Finance risk is equally significant. If shipment costs, accessorial charges, tax rules, or intercompany postings are not validated end to end, the organization may go live with operational continuity but weak financial control. That is why integrated testing should cover both physical execution and accounting outcomes across representative scenarios.
Cutover planning should include fallback procedures, command-center governance, and clear ownership for issue triage. In logistics operations, even a short disruption in order release, route dispatch, or invoice generation can affect customer commitments and cash flow. The roadmap must treat cutover as a business event, not just a technical milestone.
Executive recommendations for a scalable logistics ERP roadmap
Executives should sponsor logistics ERP implementation as an enterprise operating model program with measurable business outcomes. The most effective programs define target metrics early, including order cycle time, warehouse throughput, on-time dispatch, invoice cycle time, freight cost accuracy, and days-to-close. These metrics help prioritize design decisions and keep the program anchored to operational value.

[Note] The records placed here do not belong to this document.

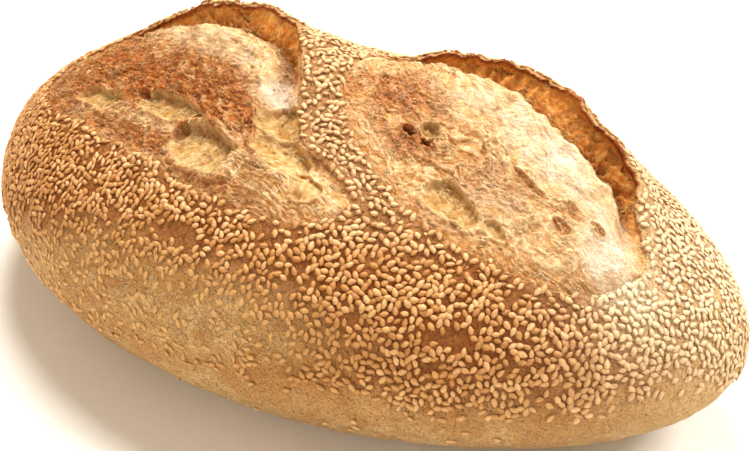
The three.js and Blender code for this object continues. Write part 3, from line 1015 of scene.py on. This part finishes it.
def make_lips(material):
    """The section, swept round both slashes: a low torn rim, and an ear behind each."""
    points = []
    faces = []
    marks = {"cut": [], "inner": [], "tip": [], "behind": []}
    start = 0
    low = np.array([corner[0] for corner in LIP_SECTION])
    high = np.array([corner[1] for corner in LIP_SECTION])
    width = len(LIP_SECTION)
    place = np.arange(width)
    outside = place <= LIP_OUTSIDE
    for slash_name, slash in SLASHES.items():
        edge = EDGES[slash_name]
        count = len(edge["plan"])
        ear = edge["ear"][:, None]
        wander = np.stack([edge["plan"][:, 0], edge["plan"][:, 1], np.zeros(count)], -1)
        ragged = layered(wander, *RAGGED)[:, None]
        nick = layered(wander, *NICKS)[:, None]
        tip = crest_line(place, LIP_TIP, TIP_SPREAD)
        behind = lerp(low[:, 0], high[:, 0], ear) + tip * (1.2 * ragged + 0.8 * nick)
        raised = ear * slash["ear"]["lift"] * (1 - smoothstep(0, EAR_REACH, np.maximum(behind, 0)))
        wavy = tip * (0.8 * ragged + 0.8 * nick) * lerp(0.5, 1, ear)
        height = lerp(low[:, 1], high[:, 1], ear) + raised * (1 + 0.3 * ragged) + wavy
        x = edge["plan"][:, 0, None] + edge["outward"][:, 0, None] * behind
        y = edge["plan"][:, 1, None] + edge["outward"][:, 1, None] * behind
        ring = over_crown(x, y, height)
        relief = crust_relief(ring, np.ones(x.shape)) * outside
        points.append(over_crown(x, y, height + relief).reshape(-1, 3))
        corner = np.arange(count)[:, None] * width + place
        right = np.roll(corner, -1, axis=1)
        ahead = np.roll(corner, -1, axis=0)
        ahead_right = np.roll(right, -1, axis=0)
        quads = np.stack([corner, ahead, ahead_right, right], -1).reshape(-1, 4) + start
        faces += quads.tolist()
        start += count * width

        face = smoothstep(LIP_TIP - 0.8, LIP_TIP + 0.6, place)
        burnt = smoothstep(*BURNT_END, edge["s"])[:, None]
        below = smoothstep(*BURNT_LINE, place + 0.8 * ragged - BURNT_BROADER * burnt)
        line = 1 - lerp(0.75, 0.5, burnt) * below
        pale = crest_line(place, LIP_TIP - 1, PALE_SPREAD) * (0.7 + 0.9 * nick)
        marks["cut"].append((face * line * lerp(LOW_RIM, 1, ear)).ravel())
        marks["inner"].append((face * below * lerp(LOW_RIM, 1, ear)).ravel())
        marks["tip"].append((pale * lerp(0.4, 1, ear)).ravel())
        marks["behind"].append(np.where(outside, behind, -1).ravel())
    points = np.vstack(points)
    marks = {key: np.concatenate(stack) for key, stack in marks.items()}
    around = np.arctan2(points[:, 1] / WIDTH, points[:, 0] / LENGTH)
    k = outline(around)
    radius = np.hypot(2 * points[:, 0] / (LENGTH * k), 2 * points[:, 1] / (WIDTH * k))
    up = np.arccos(np.clip(radius, 0, 1))
    values = crust_fields(points, around, up, np.full(len(points), FAR_AWAY))
    values["cut"] = marks["cut"]
    values["inner"] = marks["inner"]
    values["low"] = np.maximum(values["low"], marks["tip"])
    values["cover"] = values["cover"] * (marks["behind"] > 0.2)
    return make_mesh("lips", points, faces, material, values)


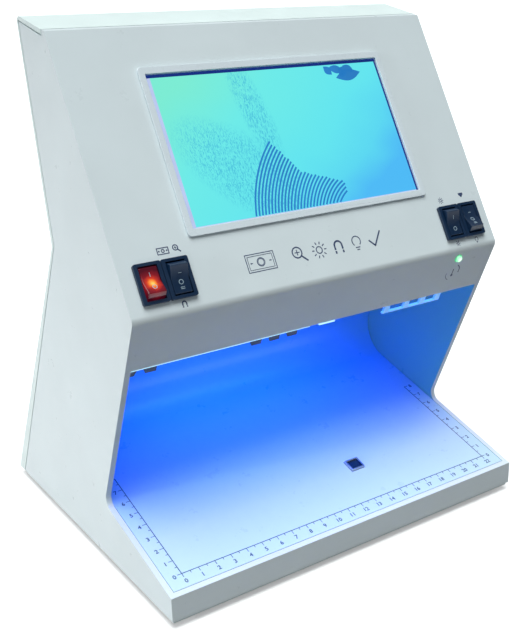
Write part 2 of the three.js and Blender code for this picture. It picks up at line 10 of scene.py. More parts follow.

Leaders should also resist over-customization during deployment. If every site preserves legacy exceptions, the organization inherits a more expensive and less scalable ERP landscape. Standardize where control, visibility, and financial integrity matter most, then use governed extensions only where they support a clear business case.
Finally, treat post-go-live stabilization as part of the roadmap. Enterprise value is realized when the organization uses integrated data to improve planning, reduce manual work, and support growth. A logistics ERP implementation roadmap should therefore extend beyond go-live into optimization, governance maturity, and continuous process improvement.